Quote verbatim everything from the line containing "Turn this picture of an object into a FreeCAD" down to the line containing "import Sketcher", with both of those lines included and no others.

────────────────────

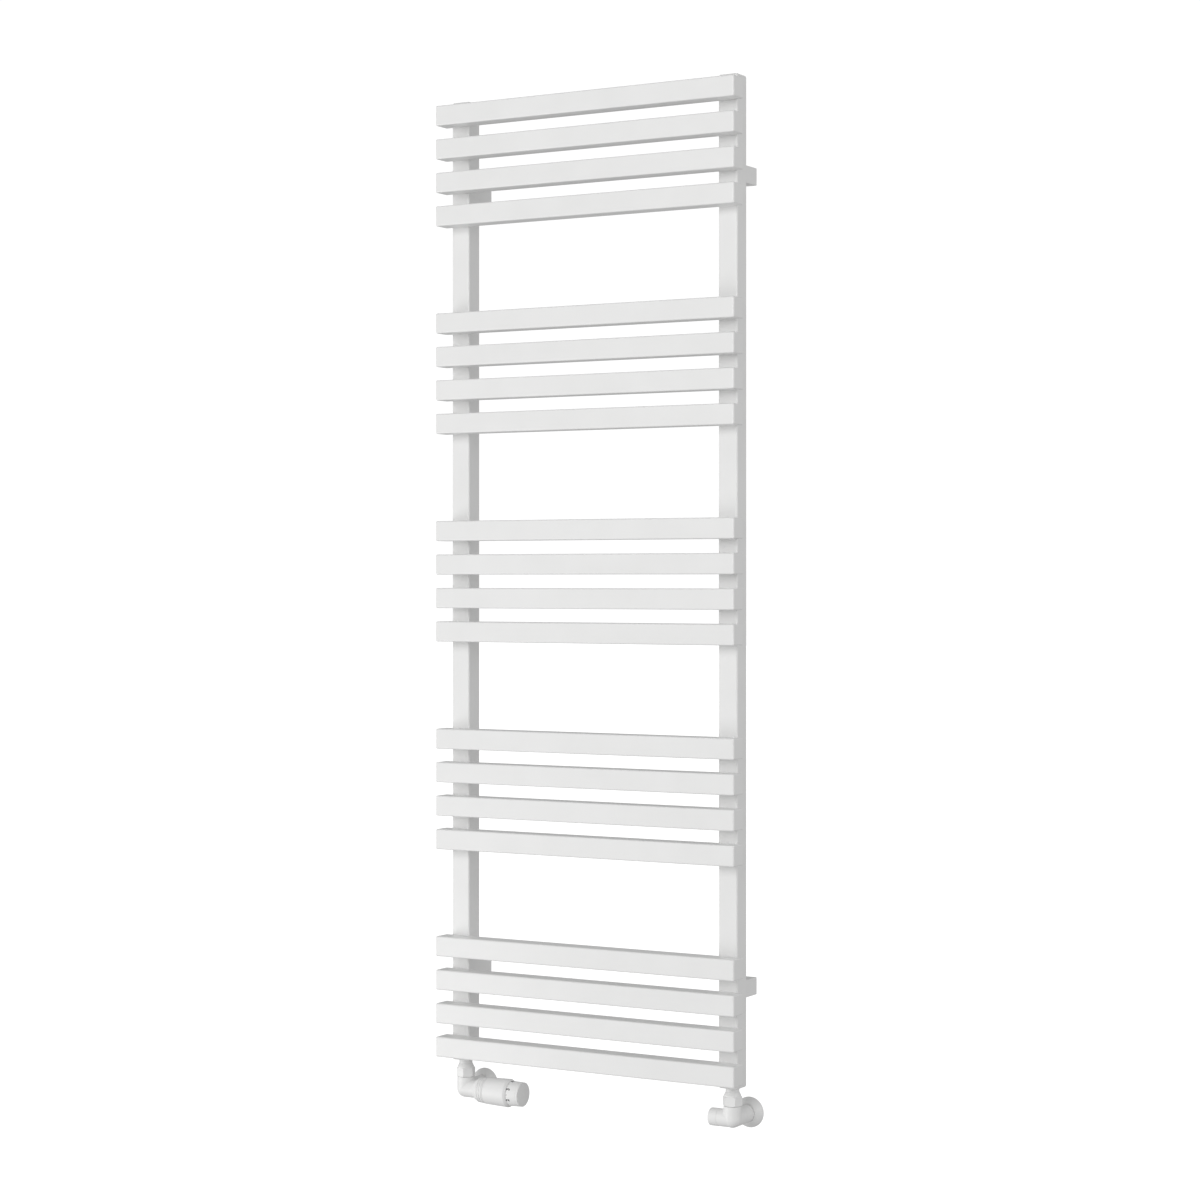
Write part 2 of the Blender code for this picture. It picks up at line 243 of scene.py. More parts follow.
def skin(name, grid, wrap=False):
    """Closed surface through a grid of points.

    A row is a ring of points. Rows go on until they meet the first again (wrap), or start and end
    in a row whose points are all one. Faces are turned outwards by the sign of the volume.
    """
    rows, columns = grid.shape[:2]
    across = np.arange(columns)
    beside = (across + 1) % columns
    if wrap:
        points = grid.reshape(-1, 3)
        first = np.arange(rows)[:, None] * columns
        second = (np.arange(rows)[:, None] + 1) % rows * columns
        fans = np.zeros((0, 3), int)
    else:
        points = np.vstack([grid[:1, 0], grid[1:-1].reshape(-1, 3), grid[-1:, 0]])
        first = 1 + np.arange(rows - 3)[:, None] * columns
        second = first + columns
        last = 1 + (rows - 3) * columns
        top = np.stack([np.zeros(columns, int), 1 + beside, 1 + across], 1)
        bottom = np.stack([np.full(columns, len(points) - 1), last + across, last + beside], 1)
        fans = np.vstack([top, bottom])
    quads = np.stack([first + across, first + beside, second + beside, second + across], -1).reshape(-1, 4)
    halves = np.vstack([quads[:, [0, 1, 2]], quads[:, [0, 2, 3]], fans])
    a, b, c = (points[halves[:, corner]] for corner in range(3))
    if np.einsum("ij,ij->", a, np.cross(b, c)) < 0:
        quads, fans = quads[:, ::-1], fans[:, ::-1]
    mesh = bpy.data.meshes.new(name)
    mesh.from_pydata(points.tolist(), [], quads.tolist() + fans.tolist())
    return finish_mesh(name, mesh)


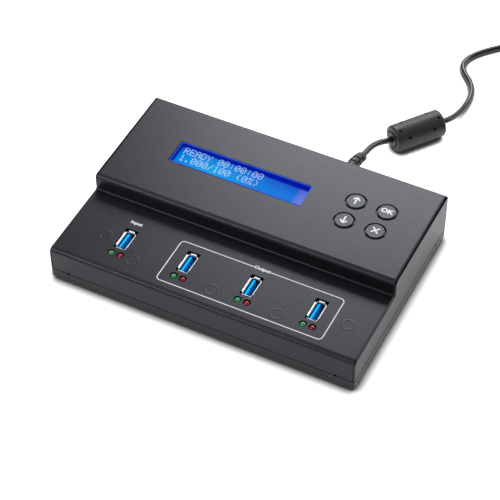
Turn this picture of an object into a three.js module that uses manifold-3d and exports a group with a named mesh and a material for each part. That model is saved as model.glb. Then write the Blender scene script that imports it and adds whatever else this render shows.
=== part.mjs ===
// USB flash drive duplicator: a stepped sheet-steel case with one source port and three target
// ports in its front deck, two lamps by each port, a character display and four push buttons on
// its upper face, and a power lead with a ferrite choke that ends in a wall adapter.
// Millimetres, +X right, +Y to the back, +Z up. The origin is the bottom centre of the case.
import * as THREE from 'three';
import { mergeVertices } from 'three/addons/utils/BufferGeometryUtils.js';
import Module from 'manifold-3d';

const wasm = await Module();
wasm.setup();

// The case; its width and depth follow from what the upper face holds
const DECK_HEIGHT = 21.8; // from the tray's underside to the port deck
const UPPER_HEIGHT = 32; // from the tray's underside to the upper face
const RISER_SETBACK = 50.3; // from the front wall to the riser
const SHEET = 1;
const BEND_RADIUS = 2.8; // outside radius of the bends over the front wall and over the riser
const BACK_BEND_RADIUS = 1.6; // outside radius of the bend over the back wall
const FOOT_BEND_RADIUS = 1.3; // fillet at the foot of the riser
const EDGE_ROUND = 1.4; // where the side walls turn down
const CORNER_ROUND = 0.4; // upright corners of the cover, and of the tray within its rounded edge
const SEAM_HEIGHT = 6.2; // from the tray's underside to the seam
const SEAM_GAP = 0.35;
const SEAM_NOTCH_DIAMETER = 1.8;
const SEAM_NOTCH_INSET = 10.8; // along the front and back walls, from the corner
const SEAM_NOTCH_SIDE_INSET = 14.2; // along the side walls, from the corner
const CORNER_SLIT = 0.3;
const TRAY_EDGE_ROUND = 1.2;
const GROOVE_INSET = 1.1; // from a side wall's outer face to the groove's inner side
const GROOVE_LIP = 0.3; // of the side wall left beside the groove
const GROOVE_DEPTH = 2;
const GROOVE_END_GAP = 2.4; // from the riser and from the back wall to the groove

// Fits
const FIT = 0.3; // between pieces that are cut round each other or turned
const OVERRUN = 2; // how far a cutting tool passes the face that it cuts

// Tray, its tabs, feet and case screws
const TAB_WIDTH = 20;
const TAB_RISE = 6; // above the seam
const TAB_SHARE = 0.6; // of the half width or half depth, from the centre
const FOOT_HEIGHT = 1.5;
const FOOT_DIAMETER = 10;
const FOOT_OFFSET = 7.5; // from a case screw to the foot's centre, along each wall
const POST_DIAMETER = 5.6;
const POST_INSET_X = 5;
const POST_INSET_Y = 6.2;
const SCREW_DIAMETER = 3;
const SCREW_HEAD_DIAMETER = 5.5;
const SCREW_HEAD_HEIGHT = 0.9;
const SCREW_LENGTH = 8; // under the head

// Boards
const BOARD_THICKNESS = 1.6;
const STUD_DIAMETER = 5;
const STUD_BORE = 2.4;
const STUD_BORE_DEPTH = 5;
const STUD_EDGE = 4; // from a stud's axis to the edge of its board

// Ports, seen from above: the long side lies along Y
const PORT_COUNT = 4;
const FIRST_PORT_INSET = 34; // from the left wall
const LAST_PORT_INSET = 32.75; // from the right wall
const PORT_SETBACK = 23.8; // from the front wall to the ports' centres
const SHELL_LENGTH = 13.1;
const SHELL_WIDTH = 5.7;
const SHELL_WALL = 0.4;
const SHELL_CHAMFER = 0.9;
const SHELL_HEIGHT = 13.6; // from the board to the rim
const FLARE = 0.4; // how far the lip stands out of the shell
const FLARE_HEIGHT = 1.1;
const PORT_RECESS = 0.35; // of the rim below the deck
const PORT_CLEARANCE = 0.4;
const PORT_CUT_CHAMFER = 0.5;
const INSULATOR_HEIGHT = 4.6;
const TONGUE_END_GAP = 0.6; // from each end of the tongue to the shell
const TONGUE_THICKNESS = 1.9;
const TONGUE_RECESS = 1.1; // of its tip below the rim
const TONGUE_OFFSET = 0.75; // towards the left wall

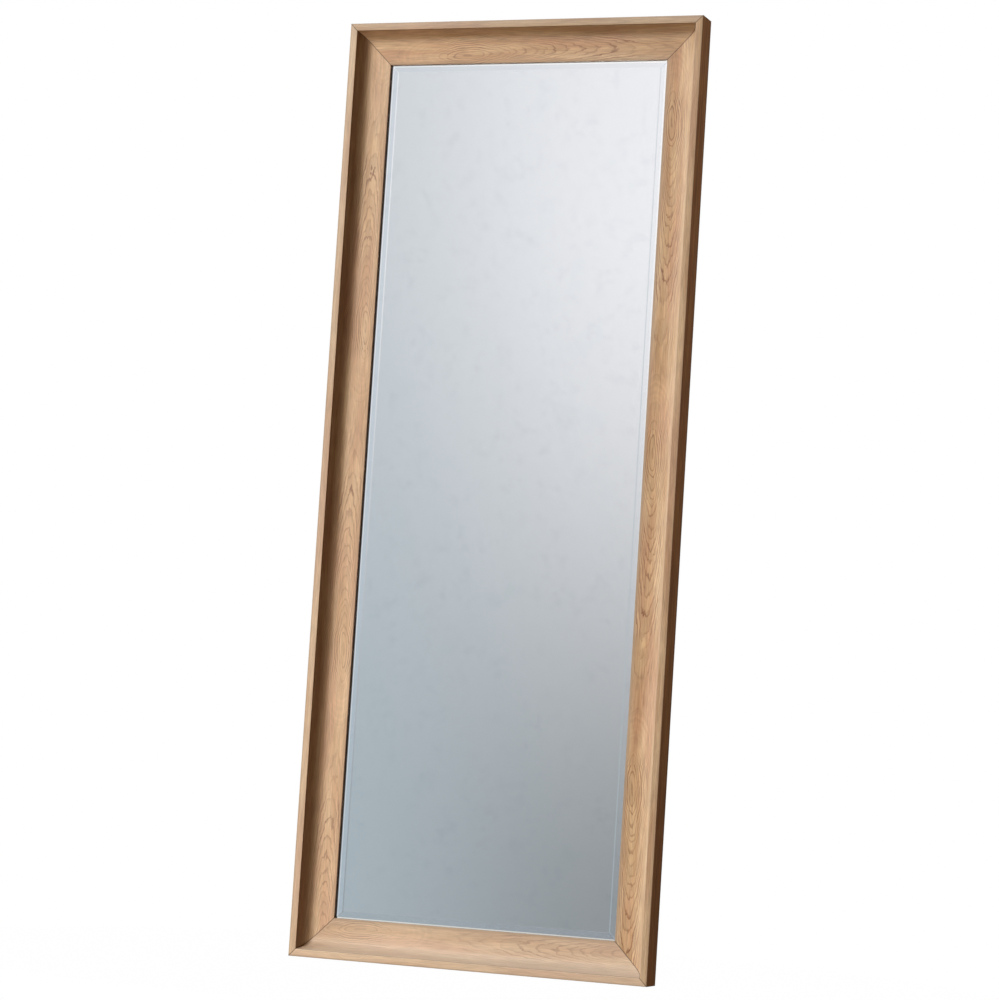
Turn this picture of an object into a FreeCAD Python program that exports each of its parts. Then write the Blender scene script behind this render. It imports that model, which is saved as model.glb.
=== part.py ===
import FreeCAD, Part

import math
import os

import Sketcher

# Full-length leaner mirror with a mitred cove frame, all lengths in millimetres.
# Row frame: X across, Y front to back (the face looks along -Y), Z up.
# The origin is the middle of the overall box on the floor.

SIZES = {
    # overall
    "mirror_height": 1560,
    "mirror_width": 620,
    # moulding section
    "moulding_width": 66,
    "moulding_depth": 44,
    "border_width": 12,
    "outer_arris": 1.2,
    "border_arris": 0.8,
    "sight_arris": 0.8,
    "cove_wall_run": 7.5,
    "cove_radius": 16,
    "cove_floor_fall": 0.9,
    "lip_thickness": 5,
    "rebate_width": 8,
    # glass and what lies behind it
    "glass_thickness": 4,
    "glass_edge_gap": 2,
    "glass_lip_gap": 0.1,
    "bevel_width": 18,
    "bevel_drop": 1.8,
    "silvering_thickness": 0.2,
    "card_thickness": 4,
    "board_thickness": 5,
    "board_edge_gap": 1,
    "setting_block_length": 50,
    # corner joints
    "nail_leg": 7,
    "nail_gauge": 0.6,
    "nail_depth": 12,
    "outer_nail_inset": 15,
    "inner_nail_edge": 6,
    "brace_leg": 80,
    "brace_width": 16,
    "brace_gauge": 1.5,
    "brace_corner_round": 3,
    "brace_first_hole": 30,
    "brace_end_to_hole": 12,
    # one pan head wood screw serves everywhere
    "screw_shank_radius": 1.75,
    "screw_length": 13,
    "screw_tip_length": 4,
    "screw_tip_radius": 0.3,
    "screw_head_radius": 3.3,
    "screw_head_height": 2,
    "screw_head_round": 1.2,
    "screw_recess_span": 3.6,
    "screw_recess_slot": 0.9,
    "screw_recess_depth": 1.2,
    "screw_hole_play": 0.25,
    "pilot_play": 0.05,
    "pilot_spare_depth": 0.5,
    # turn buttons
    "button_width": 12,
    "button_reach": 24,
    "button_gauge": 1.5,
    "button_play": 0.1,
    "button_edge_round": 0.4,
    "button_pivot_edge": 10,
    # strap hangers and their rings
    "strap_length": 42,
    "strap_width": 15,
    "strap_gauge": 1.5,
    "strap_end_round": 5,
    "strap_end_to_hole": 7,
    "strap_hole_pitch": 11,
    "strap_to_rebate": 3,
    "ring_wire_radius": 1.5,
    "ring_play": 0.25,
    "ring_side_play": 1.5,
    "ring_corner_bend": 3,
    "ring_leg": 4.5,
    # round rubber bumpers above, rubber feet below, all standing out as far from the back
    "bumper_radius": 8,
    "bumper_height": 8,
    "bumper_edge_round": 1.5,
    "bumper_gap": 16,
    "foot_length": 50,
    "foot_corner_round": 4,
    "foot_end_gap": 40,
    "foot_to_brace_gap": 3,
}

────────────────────

> Response
Turn this picture of an object into a FreeCAD Python program that exports each of its parts. Then write the Blender scene script behind this render. It imports that model, which is saved as model.glb.
=== part.py ===
import FreeCAD, Part

import math
import os

import Sketcher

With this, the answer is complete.